Observers saw reasons to be cautious about July’s consumer-price index, which was released last Thursday. Then on Friday, the July producer-price index came in hotter-than-expected.
Now, market participants are turning their attention to the months ahead, with bigger gains possibly in store for gasoline prices. According to AAA, the national average price of regular gasoline is $3.851 a gallon as of Monday — up from $3.848 on Sunday, $3.829 a week ago, and $3.566 a month ago. Rising energy and food prices are likely to nudge inflation back up again.
With no major U.S. economic data out on Monday, investors looked ahead to updates later in the week that include retail sales on Tuesday, the minutes of the Federal Open Market Committee’s July 25-26 meeting on Wednesday, and the leading economic indicators report on Thursday.
Fed funds futures traders priced in an 88.5% probability that the Fed will leave interest rates unchanged between 5.25%-5.5% on Sept. 20, according to the CME FedWatch Tool. The chance of a 25-basis-point rate hike to a range of 5.5%-5.75% by the subsequent meeting in November was seen at 35.4%.

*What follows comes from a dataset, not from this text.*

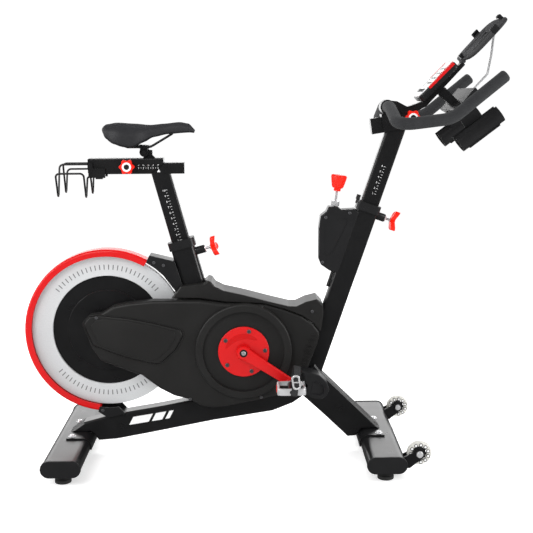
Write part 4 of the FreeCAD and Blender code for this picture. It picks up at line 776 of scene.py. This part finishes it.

The central bank is mostly expected to take its fed-funds rate target back down to around 5% or lower next May.
What analysts are saying
“Our baseline forecast calls for the FOMC to start cutting the funds rate in 2024Q2 [the second quarter of 2024]. At that point, we expect core PCE inflation to have fallen below 3% year-on-year and below 2.5% on a monthly annualized basis. The motivation for cutting outside of a recession would be to normalize the funds rate from a restrictive level back toward neutral once inflation is closer to the target,” said Goldman Sachs economist Jan Hatzius and others, in a note.
“Normalization is not a particularly urgent motivation for cutting, and for that reason we also see a significant risk that the FOMC will instead hold steady. The FOMC might not cut because inflation might not fall enough or, even if it does, because solid growth, a tight labor market, and a further easing of financial conditions might make cutting seem like an unnecessary risk,” they wrote.